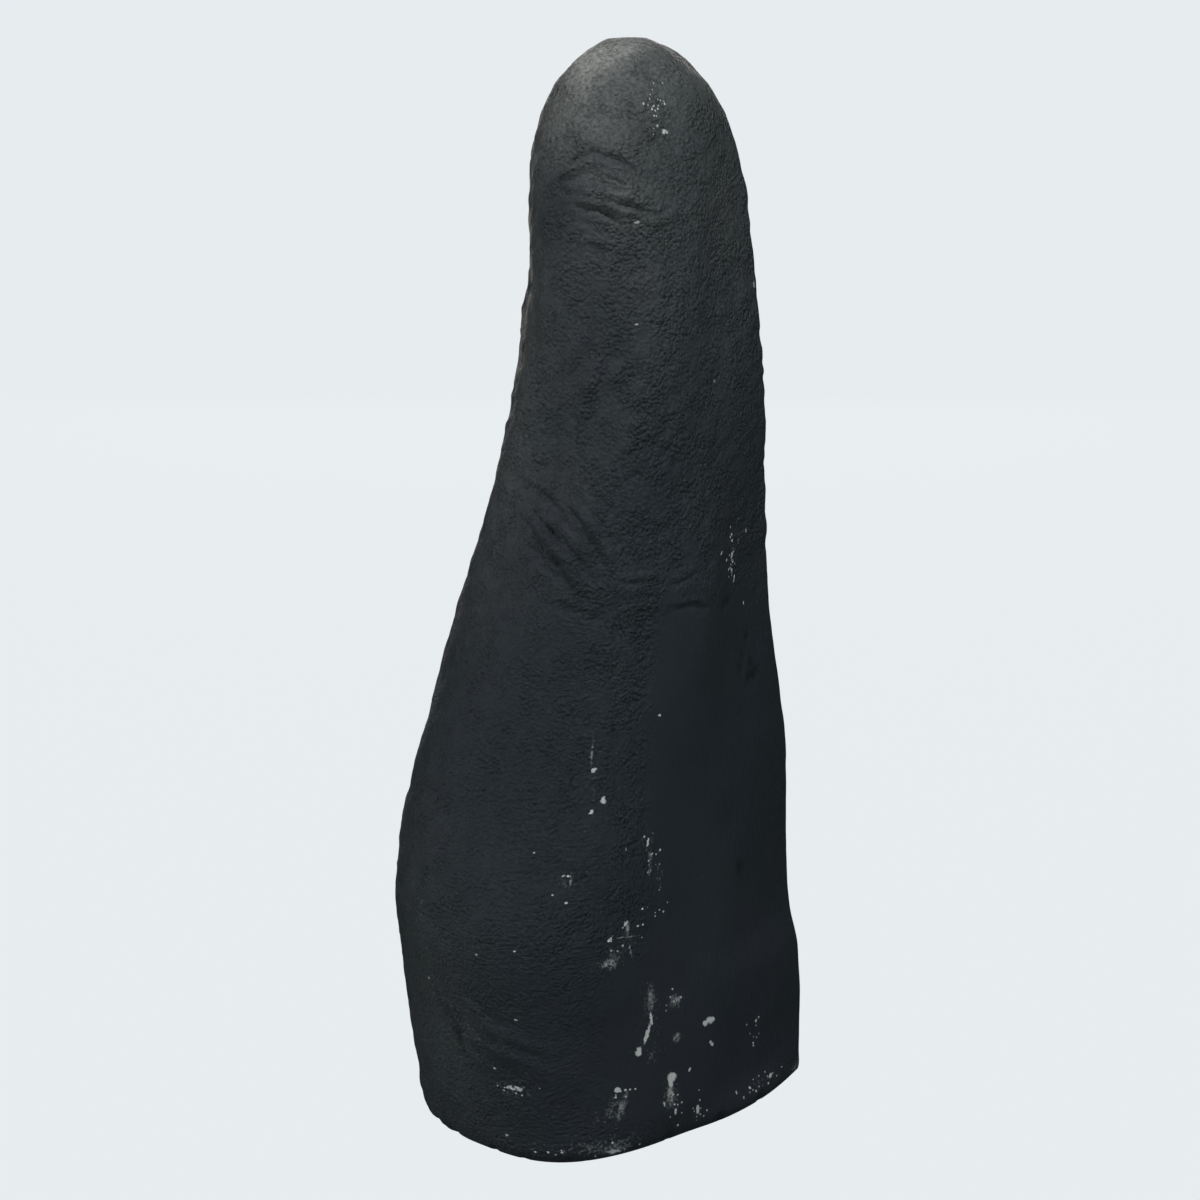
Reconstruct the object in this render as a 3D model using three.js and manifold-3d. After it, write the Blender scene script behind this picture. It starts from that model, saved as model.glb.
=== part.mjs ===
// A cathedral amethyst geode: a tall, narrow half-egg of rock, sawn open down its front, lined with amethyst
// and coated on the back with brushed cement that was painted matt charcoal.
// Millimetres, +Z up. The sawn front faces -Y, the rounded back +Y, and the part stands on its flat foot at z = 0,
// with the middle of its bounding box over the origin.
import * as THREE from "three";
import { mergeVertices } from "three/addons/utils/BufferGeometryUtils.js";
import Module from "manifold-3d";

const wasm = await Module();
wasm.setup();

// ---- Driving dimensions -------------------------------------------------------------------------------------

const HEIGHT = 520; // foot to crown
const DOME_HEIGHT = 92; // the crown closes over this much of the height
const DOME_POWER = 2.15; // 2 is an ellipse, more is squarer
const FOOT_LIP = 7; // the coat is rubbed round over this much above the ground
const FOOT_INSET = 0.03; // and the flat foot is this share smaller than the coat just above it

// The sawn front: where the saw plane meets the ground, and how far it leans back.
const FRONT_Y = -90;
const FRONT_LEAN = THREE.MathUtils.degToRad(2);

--

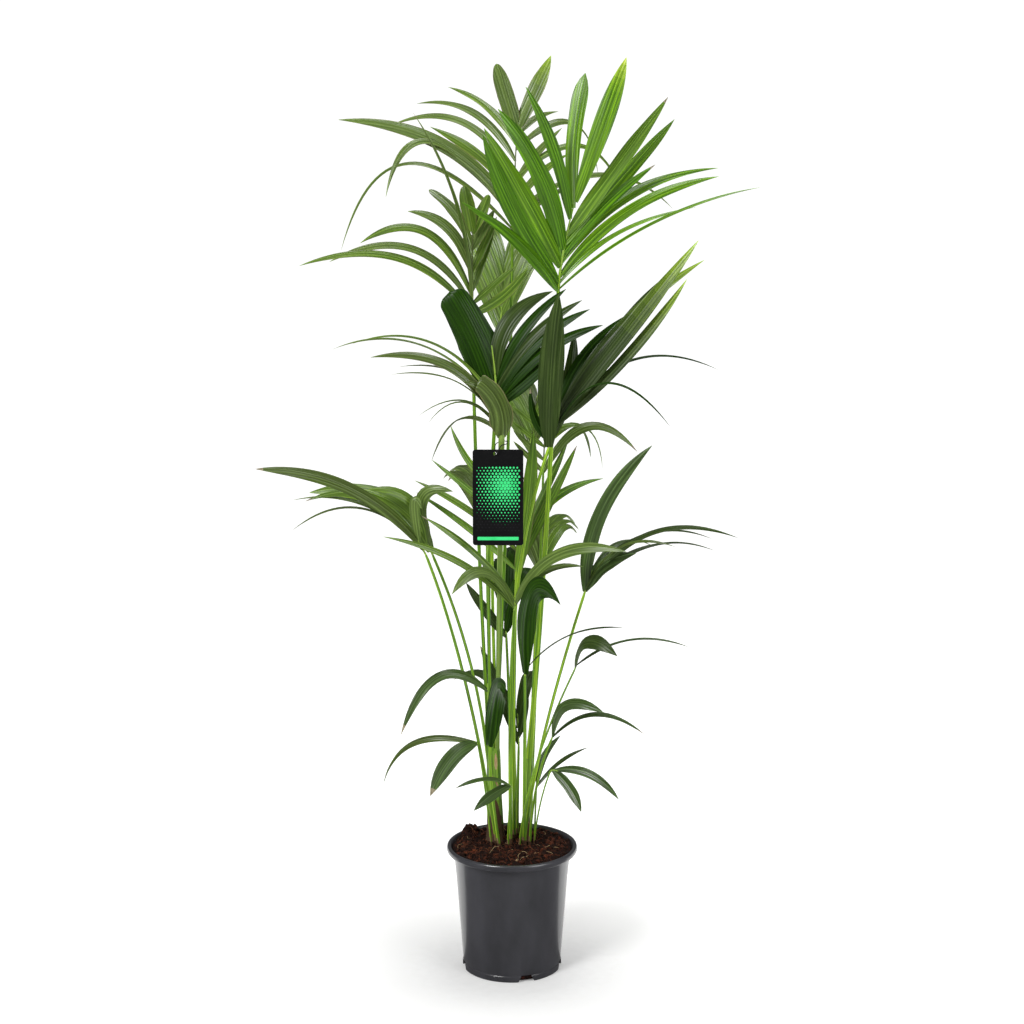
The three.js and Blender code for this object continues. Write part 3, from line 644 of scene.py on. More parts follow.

==

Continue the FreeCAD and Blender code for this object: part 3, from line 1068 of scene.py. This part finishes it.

> **Task to complete**
Copy exactly, and only, the lines from the one containing "Reconstruct the object" through the one containing "---- Driving dimensions".

> **The result**
Reconstruct the object in this render as a 3D model using three.js and manifold-3d. After it, write the Blender scene script behind this picture. It starts from that model, saved as model.glb.
=== part.mjs ===
// A cathedral amethyst geode: a tall, narrow half-egg of rock, sawn open down its front, lined with amethyst
// and coated on the back with brushed cement that was painted matt charcoal.
// Millimetres, +Z up. The sawn front faces -Y, the rounded back +Y, and the part stands on its flat foot at z = 0,
// with the middle of its bounding box over the origin.
import * as THREE from "three";
import { mergeVertices } from "three/addons/utils/BufferGeometryUtils.js";
import Module from "manifold-3d";

const wasm = await Module();
wasm.setup();

// ---- Driving dimensions -------------------------------------------------------------------------------------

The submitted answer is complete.